BMW i4 pre-purchase checklist (summary)
One‑page BMW i4 buying checklist
✔ Pick the right trim
Decide up front whether you’re shopping eDrive35, eDrive40, xDrive40 or M50 based on range and performance needs. Don’t pay M50 money if you drive like a commute‑mode librarian.
✔ Verify battery health & warranty
Confirm the in‑service date, remaining high‑voltage warranty, and get a battery health assessment (or Recharged Score Report) whenever possible.
✔ Test AC and DC charging
Make sure the car charges properly on Level 2 at 240 V and, ideally, on at least one DC fast‑charging session, with reasonable power levels for state of charge and conditions.

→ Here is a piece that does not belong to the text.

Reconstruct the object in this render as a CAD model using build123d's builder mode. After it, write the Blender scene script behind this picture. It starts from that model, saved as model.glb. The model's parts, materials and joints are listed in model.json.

✔ Sanity‑check range vs. your life
Match real‑world range, including winter and highway penalties, to your commute, road‑trip habits, and local charging network quality.
✔ Examine software, tech and driver assists
Confirm the BMW app works, iDrive is up to date, and driver‑assistance systems behave consistently with no random error messages.
✔ Review service history and price
Look for a clean, documented history, check for open recalls, and compare asking price to similar cars. If anything feels off, be willing to walk away, there are many i4s out there.
BMW i4 buying FAQ
Frequently asked questions about buying a BMW i4
The BMW i4 is one of the most convincing arguments yet that going electric doesn’t mean giving up “real car” dynamics. Use this BMW i4 buying checklist to strip the romance away just long enough to make a rational decision: confirm the battery is healthy, the charging behavior makes sense, the tech is stable, and the price reflects reality, not wishful thinking. Get those four right and you end up with what the i4 is at its best, a quiet, fast, deeply competent BMW that just happens to run on electrons instead of premium unleaded.